— GIVEN ENTRIES —
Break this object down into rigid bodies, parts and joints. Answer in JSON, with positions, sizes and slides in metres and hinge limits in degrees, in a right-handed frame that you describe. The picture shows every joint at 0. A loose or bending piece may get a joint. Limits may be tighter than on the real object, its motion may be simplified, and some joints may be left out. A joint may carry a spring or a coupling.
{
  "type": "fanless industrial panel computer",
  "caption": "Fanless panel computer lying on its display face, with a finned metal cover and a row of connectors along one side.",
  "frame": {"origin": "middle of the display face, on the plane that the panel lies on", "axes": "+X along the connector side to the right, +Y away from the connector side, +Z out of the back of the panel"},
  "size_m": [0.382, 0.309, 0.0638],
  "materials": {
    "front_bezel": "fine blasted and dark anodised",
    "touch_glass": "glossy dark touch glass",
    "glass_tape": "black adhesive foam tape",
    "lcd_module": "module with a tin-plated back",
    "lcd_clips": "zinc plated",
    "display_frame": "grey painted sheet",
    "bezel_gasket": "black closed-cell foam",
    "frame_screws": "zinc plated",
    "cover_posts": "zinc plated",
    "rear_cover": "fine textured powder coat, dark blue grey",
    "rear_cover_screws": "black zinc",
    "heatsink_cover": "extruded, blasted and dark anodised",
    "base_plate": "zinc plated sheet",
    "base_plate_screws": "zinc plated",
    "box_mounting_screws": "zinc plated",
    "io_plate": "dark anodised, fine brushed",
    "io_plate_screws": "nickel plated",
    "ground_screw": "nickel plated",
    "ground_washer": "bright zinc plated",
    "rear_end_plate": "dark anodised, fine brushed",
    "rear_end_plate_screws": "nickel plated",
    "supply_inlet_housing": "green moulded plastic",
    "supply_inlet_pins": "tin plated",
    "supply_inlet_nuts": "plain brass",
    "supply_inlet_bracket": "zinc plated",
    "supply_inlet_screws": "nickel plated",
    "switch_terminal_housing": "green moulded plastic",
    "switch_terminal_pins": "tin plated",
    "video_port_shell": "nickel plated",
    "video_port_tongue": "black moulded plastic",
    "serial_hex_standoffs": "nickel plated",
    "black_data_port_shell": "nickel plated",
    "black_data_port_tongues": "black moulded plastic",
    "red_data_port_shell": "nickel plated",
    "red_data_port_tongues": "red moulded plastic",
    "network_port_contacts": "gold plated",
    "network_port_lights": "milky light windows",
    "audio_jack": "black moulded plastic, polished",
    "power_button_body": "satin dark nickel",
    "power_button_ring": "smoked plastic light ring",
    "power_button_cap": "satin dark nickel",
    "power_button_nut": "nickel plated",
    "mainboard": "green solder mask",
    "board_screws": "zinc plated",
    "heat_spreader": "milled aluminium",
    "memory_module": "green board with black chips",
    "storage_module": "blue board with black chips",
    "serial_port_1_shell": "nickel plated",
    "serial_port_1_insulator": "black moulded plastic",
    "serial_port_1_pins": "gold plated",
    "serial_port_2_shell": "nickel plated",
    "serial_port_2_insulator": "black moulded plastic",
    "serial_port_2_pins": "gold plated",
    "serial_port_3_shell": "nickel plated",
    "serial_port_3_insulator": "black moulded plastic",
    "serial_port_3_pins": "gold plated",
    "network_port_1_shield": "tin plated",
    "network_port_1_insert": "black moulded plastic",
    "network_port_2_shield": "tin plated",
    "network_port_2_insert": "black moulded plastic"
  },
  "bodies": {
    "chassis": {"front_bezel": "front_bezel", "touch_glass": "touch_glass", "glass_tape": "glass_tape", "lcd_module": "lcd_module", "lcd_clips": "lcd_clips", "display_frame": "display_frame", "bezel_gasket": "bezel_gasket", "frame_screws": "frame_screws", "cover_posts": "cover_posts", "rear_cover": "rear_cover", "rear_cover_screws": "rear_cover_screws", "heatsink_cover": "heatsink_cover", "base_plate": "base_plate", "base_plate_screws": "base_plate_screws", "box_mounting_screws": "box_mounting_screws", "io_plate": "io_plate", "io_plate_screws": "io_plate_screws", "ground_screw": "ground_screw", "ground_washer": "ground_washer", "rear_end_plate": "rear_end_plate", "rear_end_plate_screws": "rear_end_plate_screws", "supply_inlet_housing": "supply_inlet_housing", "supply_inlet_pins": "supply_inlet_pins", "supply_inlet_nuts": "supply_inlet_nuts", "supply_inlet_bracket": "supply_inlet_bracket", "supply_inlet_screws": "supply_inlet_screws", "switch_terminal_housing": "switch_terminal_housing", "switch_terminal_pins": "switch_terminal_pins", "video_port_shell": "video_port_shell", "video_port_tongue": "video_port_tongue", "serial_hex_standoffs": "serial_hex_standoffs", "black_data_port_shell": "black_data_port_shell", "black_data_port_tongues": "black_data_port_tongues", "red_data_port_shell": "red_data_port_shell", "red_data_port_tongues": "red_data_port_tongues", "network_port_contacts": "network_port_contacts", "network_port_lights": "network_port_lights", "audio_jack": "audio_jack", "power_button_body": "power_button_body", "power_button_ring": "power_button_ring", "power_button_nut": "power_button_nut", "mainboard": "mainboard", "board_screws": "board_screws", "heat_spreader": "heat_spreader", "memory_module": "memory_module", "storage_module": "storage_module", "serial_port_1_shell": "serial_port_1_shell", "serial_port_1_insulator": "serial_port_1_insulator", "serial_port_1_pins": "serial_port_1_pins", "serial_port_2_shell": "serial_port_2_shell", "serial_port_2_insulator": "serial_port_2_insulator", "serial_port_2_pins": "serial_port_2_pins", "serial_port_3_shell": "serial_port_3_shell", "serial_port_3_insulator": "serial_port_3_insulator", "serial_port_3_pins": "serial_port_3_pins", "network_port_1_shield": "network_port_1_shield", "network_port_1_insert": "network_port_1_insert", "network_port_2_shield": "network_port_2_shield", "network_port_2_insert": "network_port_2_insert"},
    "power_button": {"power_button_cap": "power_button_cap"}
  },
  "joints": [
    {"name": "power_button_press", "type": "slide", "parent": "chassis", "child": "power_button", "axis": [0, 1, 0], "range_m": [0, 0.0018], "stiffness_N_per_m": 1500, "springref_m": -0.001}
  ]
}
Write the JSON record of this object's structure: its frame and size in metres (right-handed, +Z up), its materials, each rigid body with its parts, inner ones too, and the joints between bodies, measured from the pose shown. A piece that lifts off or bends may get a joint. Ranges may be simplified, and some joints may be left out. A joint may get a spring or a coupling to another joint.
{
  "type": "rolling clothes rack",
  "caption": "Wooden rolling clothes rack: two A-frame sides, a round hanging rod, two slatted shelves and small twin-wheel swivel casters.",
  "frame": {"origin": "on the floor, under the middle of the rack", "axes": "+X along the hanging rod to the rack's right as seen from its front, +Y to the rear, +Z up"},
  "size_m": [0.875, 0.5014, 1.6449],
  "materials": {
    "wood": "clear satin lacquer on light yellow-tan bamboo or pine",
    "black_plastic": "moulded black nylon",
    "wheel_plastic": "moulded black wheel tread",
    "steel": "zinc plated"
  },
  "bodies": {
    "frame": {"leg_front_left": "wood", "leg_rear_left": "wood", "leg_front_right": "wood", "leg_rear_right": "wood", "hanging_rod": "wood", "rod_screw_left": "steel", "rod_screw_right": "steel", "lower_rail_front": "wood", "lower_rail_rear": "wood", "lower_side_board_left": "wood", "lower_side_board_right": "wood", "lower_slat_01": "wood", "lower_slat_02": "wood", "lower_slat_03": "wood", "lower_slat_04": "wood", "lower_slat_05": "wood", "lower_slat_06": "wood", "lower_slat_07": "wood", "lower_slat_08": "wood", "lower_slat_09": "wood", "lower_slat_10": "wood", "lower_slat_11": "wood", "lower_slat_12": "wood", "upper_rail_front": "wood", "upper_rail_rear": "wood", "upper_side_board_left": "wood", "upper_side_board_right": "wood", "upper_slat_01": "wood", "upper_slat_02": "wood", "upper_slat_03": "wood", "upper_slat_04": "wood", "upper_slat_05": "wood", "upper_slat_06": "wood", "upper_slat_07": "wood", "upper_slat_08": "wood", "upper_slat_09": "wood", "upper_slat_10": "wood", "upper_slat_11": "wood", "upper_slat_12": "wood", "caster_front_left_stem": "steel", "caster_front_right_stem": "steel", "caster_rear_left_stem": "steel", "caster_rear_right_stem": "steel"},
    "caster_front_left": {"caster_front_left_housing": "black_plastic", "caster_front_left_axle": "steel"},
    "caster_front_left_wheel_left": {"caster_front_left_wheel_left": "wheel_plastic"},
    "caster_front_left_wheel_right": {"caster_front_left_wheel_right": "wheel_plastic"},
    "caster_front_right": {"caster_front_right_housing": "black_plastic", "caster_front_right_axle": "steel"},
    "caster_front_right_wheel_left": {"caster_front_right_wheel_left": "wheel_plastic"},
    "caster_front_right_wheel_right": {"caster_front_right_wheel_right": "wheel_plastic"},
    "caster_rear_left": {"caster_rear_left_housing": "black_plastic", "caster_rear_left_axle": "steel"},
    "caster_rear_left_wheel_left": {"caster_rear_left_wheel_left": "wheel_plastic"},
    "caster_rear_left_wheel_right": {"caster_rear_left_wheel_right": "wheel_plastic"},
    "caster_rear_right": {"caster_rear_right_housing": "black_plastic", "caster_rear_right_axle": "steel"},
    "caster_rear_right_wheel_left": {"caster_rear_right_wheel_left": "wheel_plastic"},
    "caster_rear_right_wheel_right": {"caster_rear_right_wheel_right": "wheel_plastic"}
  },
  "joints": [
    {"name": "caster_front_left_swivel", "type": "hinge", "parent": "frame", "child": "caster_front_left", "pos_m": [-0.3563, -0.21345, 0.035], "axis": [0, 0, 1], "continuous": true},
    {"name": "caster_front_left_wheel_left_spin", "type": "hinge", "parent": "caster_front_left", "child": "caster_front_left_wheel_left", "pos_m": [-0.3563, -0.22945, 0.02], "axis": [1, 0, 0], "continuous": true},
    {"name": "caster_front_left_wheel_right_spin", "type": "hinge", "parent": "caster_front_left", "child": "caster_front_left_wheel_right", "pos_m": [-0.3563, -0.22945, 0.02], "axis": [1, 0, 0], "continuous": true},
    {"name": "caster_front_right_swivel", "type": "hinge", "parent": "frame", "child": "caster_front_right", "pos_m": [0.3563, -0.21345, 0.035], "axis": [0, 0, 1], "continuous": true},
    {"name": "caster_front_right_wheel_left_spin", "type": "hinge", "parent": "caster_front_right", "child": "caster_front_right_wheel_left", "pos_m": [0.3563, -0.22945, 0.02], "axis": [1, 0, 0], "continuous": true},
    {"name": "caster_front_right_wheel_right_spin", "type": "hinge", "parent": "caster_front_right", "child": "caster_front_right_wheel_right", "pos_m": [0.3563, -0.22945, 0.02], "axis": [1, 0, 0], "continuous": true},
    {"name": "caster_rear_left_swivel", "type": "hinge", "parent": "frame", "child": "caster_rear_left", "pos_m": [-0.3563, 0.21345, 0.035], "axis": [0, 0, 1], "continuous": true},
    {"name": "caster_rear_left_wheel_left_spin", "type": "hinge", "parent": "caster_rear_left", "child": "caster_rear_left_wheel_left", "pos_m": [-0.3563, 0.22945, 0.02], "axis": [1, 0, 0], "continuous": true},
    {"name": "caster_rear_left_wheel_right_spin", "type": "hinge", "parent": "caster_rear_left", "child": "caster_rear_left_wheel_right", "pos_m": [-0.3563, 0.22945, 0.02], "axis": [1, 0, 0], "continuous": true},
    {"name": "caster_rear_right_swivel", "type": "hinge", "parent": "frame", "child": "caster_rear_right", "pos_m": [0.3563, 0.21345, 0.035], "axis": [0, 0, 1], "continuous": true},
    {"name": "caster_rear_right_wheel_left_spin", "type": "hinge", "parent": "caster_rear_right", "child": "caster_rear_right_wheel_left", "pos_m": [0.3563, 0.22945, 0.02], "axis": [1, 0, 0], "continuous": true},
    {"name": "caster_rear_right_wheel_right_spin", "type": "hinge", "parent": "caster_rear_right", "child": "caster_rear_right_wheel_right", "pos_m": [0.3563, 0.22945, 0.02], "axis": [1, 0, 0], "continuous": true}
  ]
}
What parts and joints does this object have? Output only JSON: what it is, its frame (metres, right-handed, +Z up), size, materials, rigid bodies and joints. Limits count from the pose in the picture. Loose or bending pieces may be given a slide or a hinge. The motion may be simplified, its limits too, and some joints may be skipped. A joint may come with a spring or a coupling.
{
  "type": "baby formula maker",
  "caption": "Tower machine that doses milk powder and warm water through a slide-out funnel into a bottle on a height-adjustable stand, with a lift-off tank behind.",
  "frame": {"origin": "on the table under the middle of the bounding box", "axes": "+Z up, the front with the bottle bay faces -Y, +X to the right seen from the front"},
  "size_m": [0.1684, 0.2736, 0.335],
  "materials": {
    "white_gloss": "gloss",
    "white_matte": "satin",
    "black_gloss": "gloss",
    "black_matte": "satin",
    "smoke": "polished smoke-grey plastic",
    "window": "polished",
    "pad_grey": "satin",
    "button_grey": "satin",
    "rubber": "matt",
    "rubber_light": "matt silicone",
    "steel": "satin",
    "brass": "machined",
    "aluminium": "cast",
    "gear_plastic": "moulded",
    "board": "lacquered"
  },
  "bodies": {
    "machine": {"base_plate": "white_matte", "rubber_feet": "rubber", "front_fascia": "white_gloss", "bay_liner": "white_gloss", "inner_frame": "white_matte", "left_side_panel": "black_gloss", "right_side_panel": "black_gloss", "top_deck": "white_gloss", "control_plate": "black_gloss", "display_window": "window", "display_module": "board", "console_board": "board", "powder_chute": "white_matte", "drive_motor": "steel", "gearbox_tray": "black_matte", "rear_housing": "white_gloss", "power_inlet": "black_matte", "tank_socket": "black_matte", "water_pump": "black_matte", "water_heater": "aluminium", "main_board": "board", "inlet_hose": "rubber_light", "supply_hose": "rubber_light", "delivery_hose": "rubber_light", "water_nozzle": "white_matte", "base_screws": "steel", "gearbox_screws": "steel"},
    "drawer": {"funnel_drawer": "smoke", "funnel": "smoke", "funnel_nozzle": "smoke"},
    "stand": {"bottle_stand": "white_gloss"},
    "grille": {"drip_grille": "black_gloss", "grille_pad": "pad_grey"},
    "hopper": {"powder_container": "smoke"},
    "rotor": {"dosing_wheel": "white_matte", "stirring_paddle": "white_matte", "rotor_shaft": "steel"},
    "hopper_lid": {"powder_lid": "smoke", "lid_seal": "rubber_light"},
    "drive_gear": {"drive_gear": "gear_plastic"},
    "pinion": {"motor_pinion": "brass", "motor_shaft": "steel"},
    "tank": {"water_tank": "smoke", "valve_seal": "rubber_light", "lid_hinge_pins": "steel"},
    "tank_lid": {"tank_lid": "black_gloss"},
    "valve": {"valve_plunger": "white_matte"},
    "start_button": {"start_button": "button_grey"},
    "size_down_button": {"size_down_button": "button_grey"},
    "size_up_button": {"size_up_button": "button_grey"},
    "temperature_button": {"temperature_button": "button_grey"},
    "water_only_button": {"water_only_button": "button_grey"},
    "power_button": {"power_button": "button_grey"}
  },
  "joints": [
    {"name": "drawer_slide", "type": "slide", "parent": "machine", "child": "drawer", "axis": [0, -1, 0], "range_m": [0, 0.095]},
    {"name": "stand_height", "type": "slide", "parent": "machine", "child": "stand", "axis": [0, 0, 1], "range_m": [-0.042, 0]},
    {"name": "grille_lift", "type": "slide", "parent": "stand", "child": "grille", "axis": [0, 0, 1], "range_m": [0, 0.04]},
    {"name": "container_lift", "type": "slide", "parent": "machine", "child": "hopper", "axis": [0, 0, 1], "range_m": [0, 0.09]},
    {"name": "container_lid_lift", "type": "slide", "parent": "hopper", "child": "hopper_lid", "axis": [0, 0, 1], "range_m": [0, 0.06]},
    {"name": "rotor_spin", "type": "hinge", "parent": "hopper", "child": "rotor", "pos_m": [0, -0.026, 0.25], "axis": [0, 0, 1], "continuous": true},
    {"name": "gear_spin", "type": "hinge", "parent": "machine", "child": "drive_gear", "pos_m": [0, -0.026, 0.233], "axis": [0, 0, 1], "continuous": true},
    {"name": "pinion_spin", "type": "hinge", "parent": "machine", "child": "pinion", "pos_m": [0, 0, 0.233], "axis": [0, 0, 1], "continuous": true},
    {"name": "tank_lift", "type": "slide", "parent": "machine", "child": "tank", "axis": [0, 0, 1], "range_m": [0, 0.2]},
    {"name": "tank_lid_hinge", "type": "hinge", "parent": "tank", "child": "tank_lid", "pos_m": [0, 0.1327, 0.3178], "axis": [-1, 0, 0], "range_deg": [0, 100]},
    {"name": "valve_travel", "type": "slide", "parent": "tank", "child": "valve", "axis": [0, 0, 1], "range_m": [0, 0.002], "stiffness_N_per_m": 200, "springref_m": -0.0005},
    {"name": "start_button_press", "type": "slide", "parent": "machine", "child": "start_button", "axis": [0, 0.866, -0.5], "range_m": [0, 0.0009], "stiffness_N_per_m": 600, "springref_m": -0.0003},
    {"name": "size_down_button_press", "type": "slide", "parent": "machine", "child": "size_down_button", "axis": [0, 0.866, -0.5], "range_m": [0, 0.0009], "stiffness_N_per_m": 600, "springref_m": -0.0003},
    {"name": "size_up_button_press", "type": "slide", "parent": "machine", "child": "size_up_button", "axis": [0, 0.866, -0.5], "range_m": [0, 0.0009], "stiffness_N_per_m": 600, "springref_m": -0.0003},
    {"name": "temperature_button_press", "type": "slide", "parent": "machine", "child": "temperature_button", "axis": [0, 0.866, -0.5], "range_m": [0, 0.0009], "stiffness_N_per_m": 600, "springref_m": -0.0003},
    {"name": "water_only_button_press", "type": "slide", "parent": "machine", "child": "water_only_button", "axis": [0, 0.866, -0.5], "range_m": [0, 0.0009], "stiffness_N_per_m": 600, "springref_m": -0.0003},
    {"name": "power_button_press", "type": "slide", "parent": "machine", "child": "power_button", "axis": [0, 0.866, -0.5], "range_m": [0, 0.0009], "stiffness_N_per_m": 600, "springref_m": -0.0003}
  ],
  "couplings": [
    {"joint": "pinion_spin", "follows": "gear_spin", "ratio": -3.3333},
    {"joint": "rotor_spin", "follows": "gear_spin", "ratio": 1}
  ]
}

— REQUIRED TASK —
List every line above that contains the word "pose".

— ANSWER BELOW —
Write the JSON record of this object's structure: its frame and size in metres (right-handed, +Z up), its materials, each rigid body with its parts, inner ones too, and the joints between bodies, measured from the pose shown. A piece that lifts off or bends may get a joint. Ranges may be simplified, and some joints may be left out. A joint may get a spring or a coupling to another joint.
What parts and joints does this object have? Output only JSON: what it is, its frame (metres, right-handed, +Z up), size, materials, rigid bodies and joints. Limits count from the pose in the picture. Loose or bending pieces may be given a slide or a hinge. The motion may be simplified, its limits too, and some joints may be skipped. A joint may come with a spring or a coupling.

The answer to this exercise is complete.